▶ [Task data]
┄┄┄┄┄┄┄┄┄┄┄┄┄┄┄┄┄┄┄┄

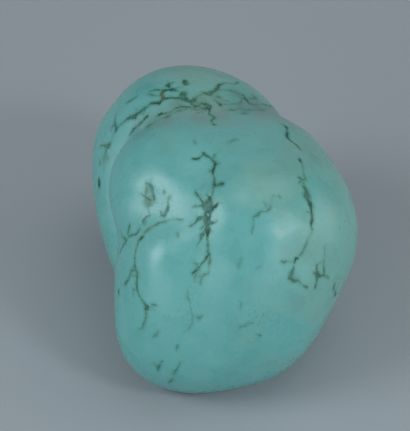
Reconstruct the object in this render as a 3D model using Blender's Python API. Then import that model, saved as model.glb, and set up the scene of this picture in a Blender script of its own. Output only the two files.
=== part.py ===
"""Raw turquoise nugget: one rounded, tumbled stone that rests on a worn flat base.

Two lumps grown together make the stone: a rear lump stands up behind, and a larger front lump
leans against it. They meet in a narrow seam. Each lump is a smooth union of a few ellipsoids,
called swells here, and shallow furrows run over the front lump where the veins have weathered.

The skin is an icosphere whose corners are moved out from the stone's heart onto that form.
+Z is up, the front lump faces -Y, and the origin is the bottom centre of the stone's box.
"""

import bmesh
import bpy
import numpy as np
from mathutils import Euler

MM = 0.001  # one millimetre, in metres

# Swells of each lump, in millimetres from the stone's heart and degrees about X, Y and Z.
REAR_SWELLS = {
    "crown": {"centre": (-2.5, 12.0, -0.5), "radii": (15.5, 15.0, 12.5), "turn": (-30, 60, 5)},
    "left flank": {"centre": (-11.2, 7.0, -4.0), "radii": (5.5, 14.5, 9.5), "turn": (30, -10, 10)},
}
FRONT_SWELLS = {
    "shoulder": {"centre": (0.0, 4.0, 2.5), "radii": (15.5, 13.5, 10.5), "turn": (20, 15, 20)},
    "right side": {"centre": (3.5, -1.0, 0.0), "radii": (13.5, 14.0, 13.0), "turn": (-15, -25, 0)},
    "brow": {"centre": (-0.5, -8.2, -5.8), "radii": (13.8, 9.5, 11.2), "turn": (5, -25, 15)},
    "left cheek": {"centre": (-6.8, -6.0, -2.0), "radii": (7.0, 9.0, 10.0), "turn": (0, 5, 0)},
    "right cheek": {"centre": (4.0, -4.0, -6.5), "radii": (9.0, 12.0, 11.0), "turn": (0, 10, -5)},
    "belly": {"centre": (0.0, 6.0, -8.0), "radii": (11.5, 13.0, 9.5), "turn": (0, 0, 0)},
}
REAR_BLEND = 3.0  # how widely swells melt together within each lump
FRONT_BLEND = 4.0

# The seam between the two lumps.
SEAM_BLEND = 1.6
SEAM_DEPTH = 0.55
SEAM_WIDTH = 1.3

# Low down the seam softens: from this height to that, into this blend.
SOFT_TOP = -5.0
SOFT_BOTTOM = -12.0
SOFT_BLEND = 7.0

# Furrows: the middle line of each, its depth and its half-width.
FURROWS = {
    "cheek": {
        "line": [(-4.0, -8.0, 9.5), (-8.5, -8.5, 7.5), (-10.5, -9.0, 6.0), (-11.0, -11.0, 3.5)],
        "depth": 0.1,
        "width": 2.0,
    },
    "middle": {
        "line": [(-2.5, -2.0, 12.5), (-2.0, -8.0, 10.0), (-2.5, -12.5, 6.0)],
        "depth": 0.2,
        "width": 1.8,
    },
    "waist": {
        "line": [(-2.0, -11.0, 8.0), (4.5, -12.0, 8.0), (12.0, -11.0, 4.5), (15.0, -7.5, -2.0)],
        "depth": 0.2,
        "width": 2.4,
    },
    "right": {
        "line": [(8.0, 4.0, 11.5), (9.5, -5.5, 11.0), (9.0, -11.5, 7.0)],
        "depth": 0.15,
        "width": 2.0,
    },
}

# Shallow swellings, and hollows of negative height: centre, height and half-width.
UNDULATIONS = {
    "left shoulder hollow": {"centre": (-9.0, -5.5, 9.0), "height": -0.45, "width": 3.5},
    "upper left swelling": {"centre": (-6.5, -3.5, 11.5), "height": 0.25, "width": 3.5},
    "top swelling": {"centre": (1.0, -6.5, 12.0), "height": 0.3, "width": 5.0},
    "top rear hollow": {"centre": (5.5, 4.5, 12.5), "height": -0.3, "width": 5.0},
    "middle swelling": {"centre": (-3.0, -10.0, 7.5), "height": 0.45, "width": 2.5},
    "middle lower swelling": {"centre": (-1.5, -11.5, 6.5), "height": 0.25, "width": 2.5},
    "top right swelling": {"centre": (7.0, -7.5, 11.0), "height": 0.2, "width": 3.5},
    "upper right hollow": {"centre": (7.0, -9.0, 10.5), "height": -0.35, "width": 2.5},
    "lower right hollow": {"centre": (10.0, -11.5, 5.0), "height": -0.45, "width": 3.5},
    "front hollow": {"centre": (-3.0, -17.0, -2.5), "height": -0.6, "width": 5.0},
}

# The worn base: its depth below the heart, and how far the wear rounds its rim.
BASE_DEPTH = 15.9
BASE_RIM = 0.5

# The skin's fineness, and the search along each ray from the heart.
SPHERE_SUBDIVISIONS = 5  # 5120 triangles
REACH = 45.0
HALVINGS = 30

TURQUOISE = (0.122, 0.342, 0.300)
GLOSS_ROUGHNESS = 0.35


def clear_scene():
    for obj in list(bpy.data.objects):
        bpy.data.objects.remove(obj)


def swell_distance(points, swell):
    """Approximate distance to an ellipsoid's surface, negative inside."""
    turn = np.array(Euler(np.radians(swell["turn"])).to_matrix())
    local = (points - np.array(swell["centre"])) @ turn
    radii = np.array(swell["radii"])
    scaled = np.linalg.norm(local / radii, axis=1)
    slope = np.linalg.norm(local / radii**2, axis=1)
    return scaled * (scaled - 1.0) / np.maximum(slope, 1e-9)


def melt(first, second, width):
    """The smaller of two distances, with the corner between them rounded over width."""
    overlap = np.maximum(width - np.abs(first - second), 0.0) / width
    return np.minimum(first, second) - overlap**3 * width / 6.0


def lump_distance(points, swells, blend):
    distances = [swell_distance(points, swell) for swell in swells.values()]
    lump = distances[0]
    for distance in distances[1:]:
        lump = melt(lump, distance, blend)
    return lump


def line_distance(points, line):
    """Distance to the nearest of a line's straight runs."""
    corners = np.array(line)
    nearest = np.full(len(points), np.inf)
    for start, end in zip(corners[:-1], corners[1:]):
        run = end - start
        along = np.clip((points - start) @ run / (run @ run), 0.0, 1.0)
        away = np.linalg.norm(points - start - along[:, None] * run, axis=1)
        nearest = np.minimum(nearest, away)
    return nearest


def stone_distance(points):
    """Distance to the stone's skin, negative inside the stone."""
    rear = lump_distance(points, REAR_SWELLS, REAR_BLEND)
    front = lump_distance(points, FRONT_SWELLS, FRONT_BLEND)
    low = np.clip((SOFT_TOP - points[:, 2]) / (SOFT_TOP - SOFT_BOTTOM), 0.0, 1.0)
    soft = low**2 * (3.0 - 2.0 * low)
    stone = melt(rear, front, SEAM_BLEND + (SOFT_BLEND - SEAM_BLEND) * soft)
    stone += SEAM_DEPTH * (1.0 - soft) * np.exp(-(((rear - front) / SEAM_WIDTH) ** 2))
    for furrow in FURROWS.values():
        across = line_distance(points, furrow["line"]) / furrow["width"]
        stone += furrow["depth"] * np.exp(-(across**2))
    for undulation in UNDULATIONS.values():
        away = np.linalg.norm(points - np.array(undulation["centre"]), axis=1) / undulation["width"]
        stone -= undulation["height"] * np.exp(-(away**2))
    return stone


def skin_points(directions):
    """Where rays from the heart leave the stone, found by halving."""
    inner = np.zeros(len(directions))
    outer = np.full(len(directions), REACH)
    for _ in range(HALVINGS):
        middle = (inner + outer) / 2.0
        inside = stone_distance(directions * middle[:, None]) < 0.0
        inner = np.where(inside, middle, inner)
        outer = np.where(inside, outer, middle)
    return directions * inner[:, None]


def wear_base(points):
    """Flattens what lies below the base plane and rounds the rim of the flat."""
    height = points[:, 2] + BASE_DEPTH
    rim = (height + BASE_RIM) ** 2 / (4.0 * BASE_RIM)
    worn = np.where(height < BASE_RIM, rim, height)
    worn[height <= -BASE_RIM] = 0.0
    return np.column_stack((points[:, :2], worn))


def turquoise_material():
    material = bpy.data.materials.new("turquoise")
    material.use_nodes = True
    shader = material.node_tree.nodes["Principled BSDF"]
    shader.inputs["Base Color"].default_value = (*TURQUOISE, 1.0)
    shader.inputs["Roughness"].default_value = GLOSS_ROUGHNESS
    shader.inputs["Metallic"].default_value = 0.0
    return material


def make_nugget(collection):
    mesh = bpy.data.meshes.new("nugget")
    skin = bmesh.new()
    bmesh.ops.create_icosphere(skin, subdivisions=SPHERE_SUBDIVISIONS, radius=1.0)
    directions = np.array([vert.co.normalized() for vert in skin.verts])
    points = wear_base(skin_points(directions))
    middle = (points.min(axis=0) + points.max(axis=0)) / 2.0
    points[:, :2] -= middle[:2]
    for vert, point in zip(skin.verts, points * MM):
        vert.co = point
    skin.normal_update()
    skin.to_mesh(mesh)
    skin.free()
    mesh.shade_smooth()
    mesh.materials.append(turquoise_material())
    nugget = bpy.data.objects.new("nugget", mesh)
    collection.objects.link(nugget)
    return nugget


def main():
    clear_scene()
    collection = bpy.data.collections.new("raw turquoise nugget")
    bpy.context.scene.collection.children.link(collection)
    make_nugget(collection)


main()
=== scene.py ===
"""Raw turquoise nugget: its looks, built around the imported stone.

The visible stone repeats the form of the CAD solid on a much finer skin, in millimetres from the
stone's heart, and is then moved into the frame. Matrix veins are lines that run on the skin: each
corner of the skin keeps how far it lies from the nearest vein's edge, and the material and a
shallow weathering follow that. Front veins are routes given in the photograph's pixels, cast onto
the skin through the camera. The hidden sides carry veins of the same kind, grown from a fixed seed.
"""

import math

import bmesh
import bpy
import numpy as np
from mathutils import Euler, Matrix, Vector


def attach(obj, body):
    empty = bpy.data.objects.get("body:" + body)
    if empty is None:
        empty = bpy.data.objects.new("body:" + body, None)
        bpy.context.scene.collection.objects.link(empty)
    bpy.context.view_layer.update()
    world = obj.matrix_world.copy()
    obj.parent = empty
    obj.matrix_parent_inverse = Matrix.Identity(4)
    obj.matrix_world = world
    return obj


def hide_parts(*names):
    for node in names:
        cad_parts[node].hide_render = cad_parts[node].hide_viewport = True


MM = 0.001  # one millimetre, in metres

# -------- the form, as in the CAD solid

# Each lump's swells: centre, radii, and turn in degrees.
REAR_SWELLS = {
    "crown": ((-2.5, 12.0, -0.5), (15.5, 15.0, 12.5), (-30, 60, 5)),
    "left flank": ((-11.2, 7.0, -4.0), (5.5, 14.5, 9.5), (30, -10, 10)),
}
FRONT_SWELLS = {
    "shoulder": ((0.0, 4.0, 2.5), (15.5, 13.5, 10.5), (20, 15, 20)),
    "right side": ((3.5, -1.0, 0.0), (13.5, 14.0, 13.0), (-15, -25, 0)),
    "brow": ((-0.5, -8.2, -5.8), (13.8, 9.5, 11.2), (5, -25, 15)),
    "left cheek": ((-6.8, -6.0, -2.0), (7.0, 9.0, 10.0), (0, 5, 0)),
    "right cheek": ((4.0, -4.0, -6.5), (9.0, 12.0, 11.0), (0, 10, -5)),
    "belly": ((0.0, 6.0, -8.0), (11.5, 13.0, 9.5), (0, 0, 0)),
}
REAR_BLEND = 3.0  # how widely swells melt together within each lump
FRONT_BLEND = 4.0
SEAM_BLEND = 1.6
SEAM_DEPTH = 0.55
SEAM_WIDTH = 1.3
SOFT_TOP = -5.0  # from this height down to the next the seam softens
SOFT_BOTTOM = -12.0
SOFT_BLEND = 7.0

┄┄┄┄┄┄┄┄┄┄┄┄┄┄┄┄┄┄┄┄

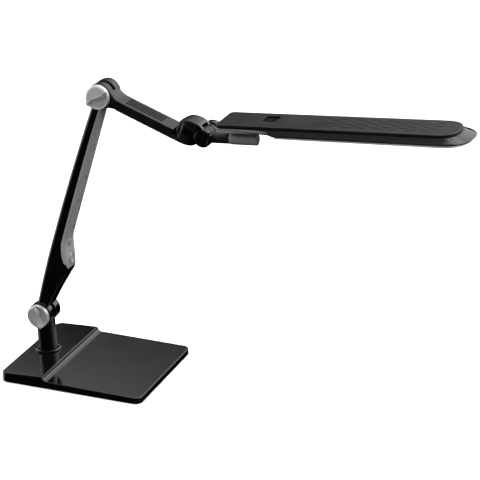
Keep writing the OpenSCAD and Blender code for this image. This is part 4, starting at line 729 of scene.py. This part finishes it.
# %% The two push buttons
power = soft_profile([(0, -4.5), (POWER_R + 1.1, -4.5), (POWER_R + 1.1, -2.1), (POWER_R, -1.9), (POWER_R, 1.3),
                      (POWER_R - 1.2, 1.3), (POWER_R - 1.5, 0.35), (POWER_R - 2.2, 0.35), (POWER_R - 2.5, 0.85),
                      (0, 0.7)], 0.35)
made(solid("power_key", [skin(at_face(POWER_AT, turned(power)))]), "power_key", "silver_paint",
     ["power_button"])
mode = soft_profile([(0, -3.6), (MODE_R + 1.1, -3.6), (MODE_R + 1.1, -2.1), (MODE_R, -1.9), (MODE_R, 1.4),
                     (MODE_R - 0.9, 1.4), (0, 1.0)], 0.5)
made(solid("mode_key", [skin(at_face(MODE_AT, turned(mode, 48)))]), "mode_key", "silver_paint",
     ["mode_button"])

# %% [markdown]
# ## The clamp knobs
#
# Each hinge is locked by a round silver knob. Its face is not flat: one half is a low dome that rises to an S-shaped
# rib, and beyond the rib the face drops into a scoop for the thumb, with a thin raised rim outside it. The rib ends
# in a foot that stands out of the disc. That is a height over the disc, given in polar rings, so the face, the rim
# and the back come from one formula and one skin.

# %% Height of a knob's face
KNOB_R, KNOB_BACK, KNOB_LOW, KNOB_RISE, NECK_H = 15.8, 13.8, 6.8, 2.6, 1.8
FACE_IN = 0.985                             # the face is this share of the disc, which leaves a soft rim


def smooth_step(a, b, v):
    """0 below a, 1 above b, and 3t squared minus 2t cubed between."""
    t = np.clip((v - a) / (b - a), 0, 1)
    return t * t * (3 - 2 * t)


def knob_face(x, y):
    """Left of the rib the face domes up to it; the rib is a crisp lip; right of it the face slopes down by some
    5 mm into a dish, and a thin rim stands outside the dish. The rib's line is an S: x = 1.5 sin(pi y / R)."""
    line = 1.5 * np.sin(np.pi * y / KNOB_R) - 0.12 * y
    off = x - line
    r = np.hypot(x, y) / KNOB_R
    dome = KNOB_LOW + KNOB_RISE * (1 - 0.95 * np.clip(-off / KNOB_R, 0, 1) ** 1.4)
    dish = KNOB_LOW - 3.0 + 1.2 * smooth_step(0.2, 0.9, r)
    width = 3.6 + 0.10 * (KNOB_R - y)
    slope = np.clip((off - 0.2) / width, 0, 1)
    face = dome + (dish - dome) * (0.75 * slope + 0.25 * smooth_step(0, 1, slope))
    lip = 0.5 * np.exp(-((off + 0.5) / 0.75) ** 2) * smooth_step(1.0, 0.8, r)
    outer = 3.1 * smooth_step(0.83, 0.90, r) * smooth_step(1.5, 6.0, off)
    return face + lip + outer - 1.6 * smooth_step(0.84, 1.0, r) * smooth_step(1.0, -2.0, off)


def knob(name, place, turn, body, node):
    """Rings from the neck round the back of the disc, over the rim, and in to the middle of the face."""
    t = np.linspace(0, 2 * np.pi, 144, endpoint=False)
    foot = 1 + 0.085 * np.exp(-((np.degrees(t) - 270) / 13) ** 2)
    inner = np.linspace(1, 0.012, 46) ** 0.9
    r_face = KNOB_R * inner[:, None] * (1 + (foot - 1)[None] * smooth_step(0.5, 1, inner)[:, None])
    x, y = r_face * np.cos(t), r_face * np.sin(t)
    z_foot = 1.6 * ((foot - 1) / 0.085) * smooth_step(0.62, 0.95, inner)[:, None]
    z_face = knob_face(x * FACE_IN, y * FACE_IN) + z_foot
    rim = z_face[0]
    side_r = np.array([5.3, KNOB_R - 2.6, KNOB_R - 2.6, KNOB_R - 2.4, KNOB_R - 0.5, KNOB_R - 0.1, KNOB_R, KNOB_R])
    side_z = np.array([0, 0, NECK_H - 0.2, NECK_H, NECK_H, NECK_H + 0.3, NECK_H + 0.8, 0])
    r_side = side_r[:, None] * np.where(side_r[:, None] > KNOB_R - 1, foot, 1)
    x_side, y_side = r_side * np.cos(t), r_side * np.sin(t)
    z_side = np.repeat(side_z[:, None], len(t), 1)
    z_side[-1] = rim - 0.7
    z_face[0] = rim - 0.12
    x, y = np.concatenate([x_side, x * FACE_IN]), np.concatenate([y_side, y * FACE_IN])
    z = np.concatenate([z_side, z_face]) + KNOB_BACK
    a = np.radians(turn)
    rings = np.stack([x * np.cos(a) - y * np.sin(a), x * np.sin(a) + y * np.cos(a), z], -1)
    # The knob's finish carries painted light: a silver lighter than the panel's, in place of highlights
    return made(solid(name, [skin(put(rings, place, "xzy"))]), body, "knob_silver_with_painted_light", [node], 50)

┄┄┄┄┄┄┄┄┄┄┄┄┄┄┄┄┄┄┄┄

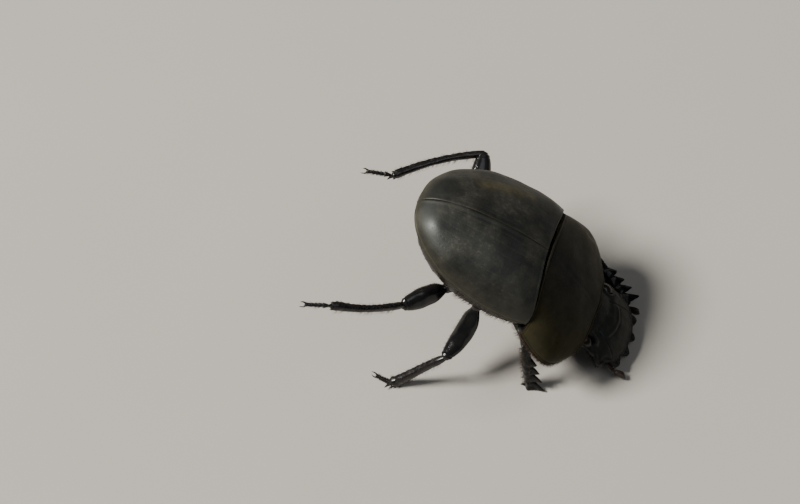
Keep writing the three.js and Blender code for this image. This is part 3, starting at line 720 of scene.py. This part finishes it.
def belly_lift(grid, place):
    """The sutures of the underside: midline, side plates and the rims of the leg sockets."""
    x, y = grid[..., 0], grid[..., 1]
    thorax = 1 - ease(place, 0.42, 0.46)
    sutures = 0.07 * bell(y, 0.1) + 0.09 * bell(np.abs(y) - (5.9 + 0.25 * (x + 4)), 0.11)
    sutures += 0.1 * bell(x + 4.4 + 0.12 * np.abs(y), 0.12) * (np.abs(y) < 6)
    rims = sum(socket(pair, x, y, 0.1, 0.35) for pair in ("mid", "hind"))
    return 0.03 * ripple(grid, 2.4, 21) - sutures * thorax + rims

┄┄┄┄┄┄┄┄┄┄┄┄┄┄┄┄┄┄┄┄

▶ [Task statement] Retype exactly, and only, the lines from the one containing "skin.free()" through the one containing "the imported stone.", both included.

▶ [Result of this exercise]
    skin.free()
    mesh.shade_smooth()
    mesh.materials.append(turquoise_material())
    nugget = bpy.data.objects.new("nugget", mesh)
    collection.objects.link(nugget)
    return nugget


def main():
    clear_scene()
    collection = bpy.data.collections.new("raw turquoise nugget")
    bpy.context.scene.collection.children.link(collection)
    make_nugget(collection)


main()
=== scene.py ===
"""Raw turquoise nugget: its looks, built around the imported stone.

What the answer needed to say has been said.